> _AIM OF THE TASK_
What follows is a block of records; restate each one word for word.

> _STORED RECORDS_
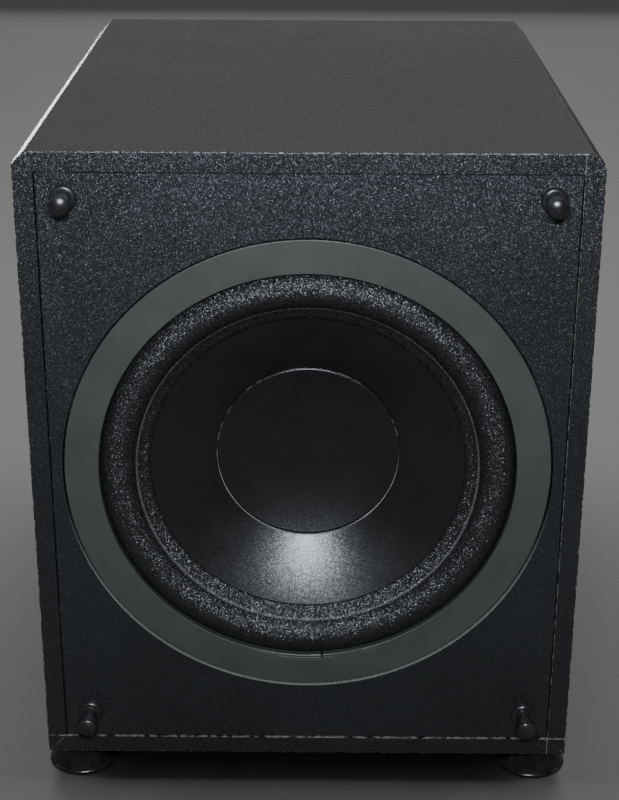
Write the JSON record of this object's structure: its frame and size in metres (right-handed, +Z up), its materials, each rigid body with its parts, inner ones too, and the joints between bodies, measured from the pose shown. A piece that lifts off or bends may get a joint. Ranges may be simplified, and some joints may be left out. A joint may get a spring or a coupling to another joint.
{
  "type": "powered subwoofer",
  "caption": "Powered bass loudspeaker: black wrapped box with chamfered top, long-throw driver in a grey ring, grille studs, rear port and amplifier panel.",
  "frame": {"origin": "on the floor under the middle of the whole object, grille studs and rear heat sink included", "axes": "+Z up; the driver and the grille studs face -Y; the amplifier panel faces +Y; +X is to the right as seen from the front"},
  "size_m": [0.317, 0.4392, 0.388],
  "materials": {
    "wrapped_board": "textured black vinyl wrap",
    "baffle_wrap": "pebbled black vinyl wrap",
    "bare_board": "raw",
    "trim_grey": "smooth satin",
    "gloss_black": "gloss",
    "satin_black": "satin",
    "cone_black": "satin",
    "foam": "open foam",
    "spider_cloth": "resin treated cloth",
    "foam_gasket": "matte",
    "painted_steel": "black powder coat",
    "bare_steel": "zinc plated",
    "ferrite": "matte",
    "copper": "lacquered",
    "former_alloy": "bare",
    "screw_black": "black oxide",
    "sink_alloy": "black anodised",
    "circuit": "solder mask",
    "can_sleeve": "sleeved",
    "fibre": "pressed fibre",
    "lead_skin": "insulated",
    "plated": "nickel plated",
    "lever_black": "gloss",
    "lever_red": "gloss",
    "lamp_green": "clear tinted"
  },
  "bodies": {
    "cabinet": {"top_board": "wrapped_board", "left_board": "wrapped_board", "right_board": "wrapped_board", "bottom_board": "wrapped_board", "corner_strip_left": "wrapped_board", "corner_strip_right": "wrapped_board", "rear_board": "wrapped_board", "front_baffle": "baffle_wrap", "baffle_battens": "bare_board", "window_brace": "bare_board", "trim_ring": "trim_grey", "foot_front_left": "gloss_black", "foot_front_right": "gloss_black", "foot_rear_left": "gloss_black", "foot_rear_right": "gloss_black", "grille_peg_top_left": "gloss_black", "grille_peg_top_right": "gloss_black", "grille_peg_bottom_left": "gloss_black", "grille_peg_bottom_right": "gloss_black", "flange_gasket": "foam_gasket", "amp_gasket": "foam_gasket", "basket": "painted_steel", "amp_plate": "painted_steel", "front_plate": "bare_steel", "yoke": "bare_steel", "transformer_core": "bare_steel", "control_pots": "bare_steel", "foot_screws": "bare_steel", "magnet": "ferrite", "transformer_coil": "copper", "driver_screws": "screw_black", "amp_screws": "screw_black", "heat_sink": "sink_alloy", "circuit_board": "circuit", "capacitors": "can_sleeve", "driver_terminals": "fibre", "speaker_leads": "lead_skin", "line_jack_sleeves": "plated", "inlet_pins": "plated", "port_tube": "satin_black", "line_jacks": "satin_black", "phase_switch": "satin_black", "rocker_frame": "satin_black", "mains_inlet": "satin_black", "speaker_terminal_block": "satin_black", "status_lamp": "lamp_green"},
    "diaphragm": {"cone": "cone_black", "dust_cap": "cone_black", "coil_former": "former_alloy", "voice_coil": "copper", "surround": "foam", "spider": "spider_cloth"},
    "level_control": {"level_knob": "satin_black"},
    "lowpass_control": {"lowpass_knob": "satin_black"},
    "phase_control": {"phase_slider": "satin_black"},
    "power_control": {"power_rocker": "satin_black"},
    "lever_1": {"terminal_lever_1": "lever_black"},
    "lever_2": {"terminal_lever_2": "lever_red"},
    "lever_3": {"terminal_lever_3": "lever_black"},
    "lever_4": {"terminal_lever_4": "lever_red"}
  },
  "joints": [
    {"name": "diaphragm_slide", "type": "slide", "parent": "cabinet", "child": "diaphragm", "axis": [0, -1, 0], "range_m": [-0.008, 0.008], "stiffness_N_per_m": 2400, "deforming": ["surround", "spider"]},
    {"name": "level_turn", "type": "hinge", "parent": "cabinet", "child": "level_control", "pos_m": [0.055, 0.2061, 0.165], "axis": [0, 1, 0], "range_deg": [-150, 150]},
    {"name": "lowpass_turn", "type": "hinge", "parent": "cabinet", "child": "lowpass_control", "pos_m": [0.01, 0.2061, 0.165], "axis": [0, 1, 0], "range_deg": [-150, 150]},
    {"name": "phase_slide", "type": "slide", "parent": "cabinet", "child": "phase_control", "axis": [-1, 0, 0], "range_m": [0, 0.004]},
    {"name": "power_rock", "type": "hinge", "parent": "cabinet", "child": "power_control", "pos_m": [0.058, 0.1991, 0.078], "axis": [1, 0, 0], "range_deg": [0, 16]},
    {"name": "lever_1_press", "type": "hinge", "parent": "cabinet", "child": "lever_1", "pos_m": [-0.0132, 0.2026, 0.1305], "axis": [-1, 0, 0], "range_deg": [0, 11], "stiffness_Nm_per_rad": 0.05, "springref_deg": -11.46},
    {"name": "lever_2_press", "type": "hinge", "parent": "cabinet", "child": "lever_2", "pos_m": [-0.0244, 0.2026, 0.1305], "axis": [-1, 0, 0], "range_deg": [0, 11], "stiffness_Nm_per_rad": 0.05, "springref_deg": -11.46},
    {"name": "lever_3_press", "type": "hinge", "parent": "cabinet", "child": "lever_3", "pos_m": [-0.0356, 0.2026, 0.1305], "axis": [-1, 0, 0], "range_deg": [0, 11], "stiffness_Nm_per_rad": 0.05, "springref_deg": -11.46},
    {"name": "lever_4_press", "type": "hinge", "parent": "cabinet", "child": "lever_4", "pos_m": [-0.0468, 0.2026, 0.1305], "axis": [-1, 0, 0], "range_deg": [0, 11], "stiffness_Nm_per_rad": 0.05, "springref_deg": -11.46}
  ]
}
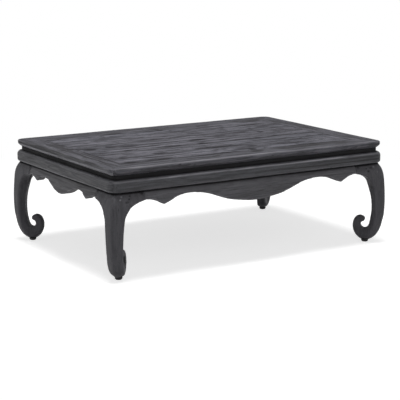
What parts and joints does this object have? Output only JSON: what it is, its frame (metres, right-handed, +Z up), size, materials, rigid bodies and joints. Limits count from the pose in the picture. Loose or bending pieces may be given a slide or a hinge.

> _RESPONSE TO THE TASK_
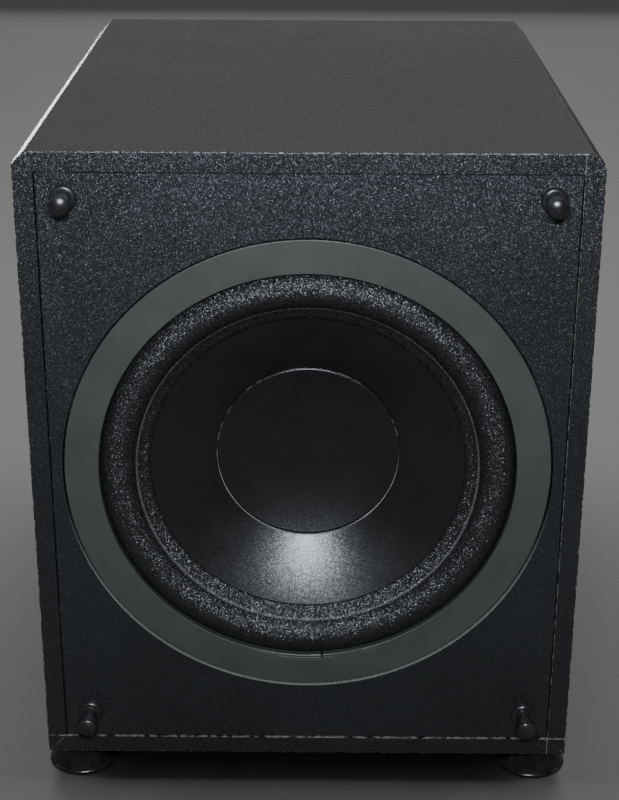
Write the JSON record of this object's structure: its frame and size in metres (right-handed, +Z up), its materials, each rigid body with its parts, inner ones too, and the joints between bodies, measured from the pose shown. A piece that lifts off or bends may get a joint. Ranges may be simplified, and some joints may be left out. A joint may get a spring or a coupling to another joint.
{
  "type": "powered subwoofer",
  "caption": "Powered bass loudspeaker: black wrapped box with chamfered top, long-throw driver in a grey ring, grille studs, rear port and amplifier panel.",
  "frame": {"origin": "on the floor under the middle of the whole object, grille studs and rear heat sink included", "axes": "+Z up; the driver and the grille studs face -Y; the amplifier panel faces +Y; +X is to the right as seen from the front"},
  "size_m": [0.317, 0.4392, 0.388],
  "materials": {
    "wrapped_board": "textured black vinyl wrap",
    "baffle_wrap": "pebbled black vinyl wrap",
    "bare_board": "raw",
    "trim_grey": "smooth satin",
    "gloss_black": "gloss",
    "satin_black": "satin",
    "cone_black": "satin",
    "foam": "open foam",
    "spider_cloth": "resin treated cloth",
    "foam_gasket": "matte",
    "painted_steel": "black powder coat",
    "bare_steel": "zinc plated",
    "ferrite": "matte",
    "copper": "lacquered",
    "former_alloy": "bare",
    "screw_black": "black oxide",
    "sink_alloy": "black anodised",
    "circuit": "solder mask",
    "can_sleeve": "sleeved",
    "fibre": "pressed fibre",
    "lead_skin": "insulated",
    "plated": "nickel plated",
    "lever_black": "gloss",
    "lever_red": "gloss",
    "lamp_green": "clear tinted"
  },
  "bodies": {
    "cabinet": {"top_board": "wrapped_board", "left_board": "wrapped_board", "right_board": "wrapped_board", "bottom_board": "wrapped_board", "corner_strip_left": "wrapped_board", "corner_strip_right": "wrapped_board", "rear_board": "wrapped_board", "front_baffle": "baffle_wrap", "baffle_battens": "bare_board", "window_brace": "bare_board", "trim_ring": "trim_grey", "foot_front_left": "gloss_black", "foot_front_right": "gloss_black", "foot_rear_left": "gloss_black", "foot_rear_right": "gloss_black", "grille_peg_top_left": "gloss_black", "grille_peg_top_right": "gloss_black", "grille_peg_bottom_left": "gloss_black", "grille_peg_bottom_right": "gloss_black", "flange_gasket": "foam_gasket", "amp_gasket": "foam_gasket", "basket": "painted_steel", "amp_plate": "painted_steel", "front_plate": "bare_steel", "yoke": "bare_steel", "transformer_core": "bare_steel", "control_pots": "bare_steel", "foot_screws": "bare_steel", "magnet": "ferrite", "transformer_coil": "copper", "driver_screws": "screw_black", "amp_screws": "screw_black", "heat_sink": "sink_alloy", "circuit_board": "circuit", "capacitors": "can_sleeve", "driver_terminals": "fibre", "speaker_leads": "lead_skin", "line_jack_sleeves": "plated", "inlet_pins": "plated", "port_tube": "satin_black", "line_jacks": "satin_black", "phase_switch": "satin_black", "rocker_frame": "satin_black", "mains_inlet": "satin_black", "speaker_terminal_block": "satin_black", "status_lamp": "lamp_green"},
    "diaphragm": {"cone": "cone_black", "dust_cap": "cone_black", "coil_former": "former_alloy", "voice_coil": "copper", "surround": "foam", "spider": "spider_cloth"},
    "level_control": {"level_knob": "satin_black"},
    "lowpass_control": {"lowpass_knob": "satin_black"},
    "phase_control": {"phase_slider": "satin_black"},
    "power_control": {"power_rocker": "satin_black"},
    "lever_1": {"terminal_lever_1": "lever_black"},
    "lever_2": {"terminal_lever_2": "lever_red"},
    "lever_3": {"terminal_lever_3": "lever_black"},
    "lever_4": {"terminal_lever_4": "lever_red"}
  },
  "joints": [
    {"name": "diaphragm_slide", "type": "slide", "parent": "cabinet", "child": "diaphragm", "axis": [0, -1, 0], "range_m": [-0.008, 0.008], "stiffness_N_per_m": 2400, "deforming": ["surround", "spider"]},
    {"name": "level_turn", "type": "hinge", "parent": "cabinet", "child": "level_control", "pos_m": [0.055, 0.2061, 0.165], "axis": [0, 1, 0], "range_deg": [-150, 150]},
    {"name": "lowpass_turn", "type": "hinge", "parent": "cabinet", "child": "lowpass_control", "pos_m": [0.01, 0.2061, 0.165], "axis": [0, 1, 0], "range_deg": [-150, 150]},
    {"name": "phase_slide", "type": "slide", "parent": "cabinet", "child": "phase_control", "axis": [-1, 0, 0], "range_m": [0, 0.004]},
    {"name": "power_rock", "type": "hinge", "parent": "cabinet", "child": "power_control", "pos_m": [0.058, 0.1991, 0.078], "axis": [1, 0, 0], "range_deg": [0, 16]},
    {"name": "lever_1_press", "type": "hinge", "parent": "cabinet", "child": "lever_1", "pos_m": [-0.0132, 0.2026, 0.1305], "axis": [-1, 0, 0], "range_deg": [0, 11], "stiffness_Nm_per_rad": 0.05, "springref_deg": -11.46},
    {"name": "lever_2_press", "type": "hinge", "parent": "cabinet", "child": "lever_2", "pos_m": [-0.0244, 0.2026, 0.1305], "axis": [-1, 0, 0], "range_deg": [0, 11], "stiffness_Nm_per_rad": 0.05, "springref_deg": -11.46},
    {"name": "lever_3_press", "type": "hinge", "parent": "cabinet", "child": "lever_3", "pos_m": [-0.0356, 0.2026, 0.1305], "axis": [-1, 0, 0], "range_deg": [0, 11], "stiffness_Nm_per_rad": 0.05, "springref_deg": -11.46},
    {"name": "lever_4_press", "type": "hinge", "parent": "cabinet", "child": "lever_4", "pos_m": [-0.0468, 0.2026, 0.1305], "axis": [-1, 0, 0], "range_deg": [0, 11], "stiffness_Nm_per_rad": 0.05, "springref_deg": -11.46}
  ]
}
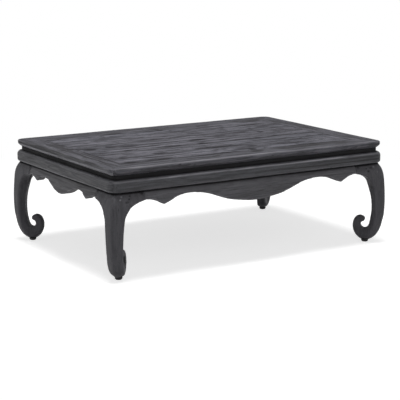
What parts and joints does this object have? Output only JSON: what it is, its frame (metres, right-handed, +Z up), size, materials, rigid bodies and joints. Limits count from the pose in the picture. Loose or bending pieces may be given a slide or a hinge.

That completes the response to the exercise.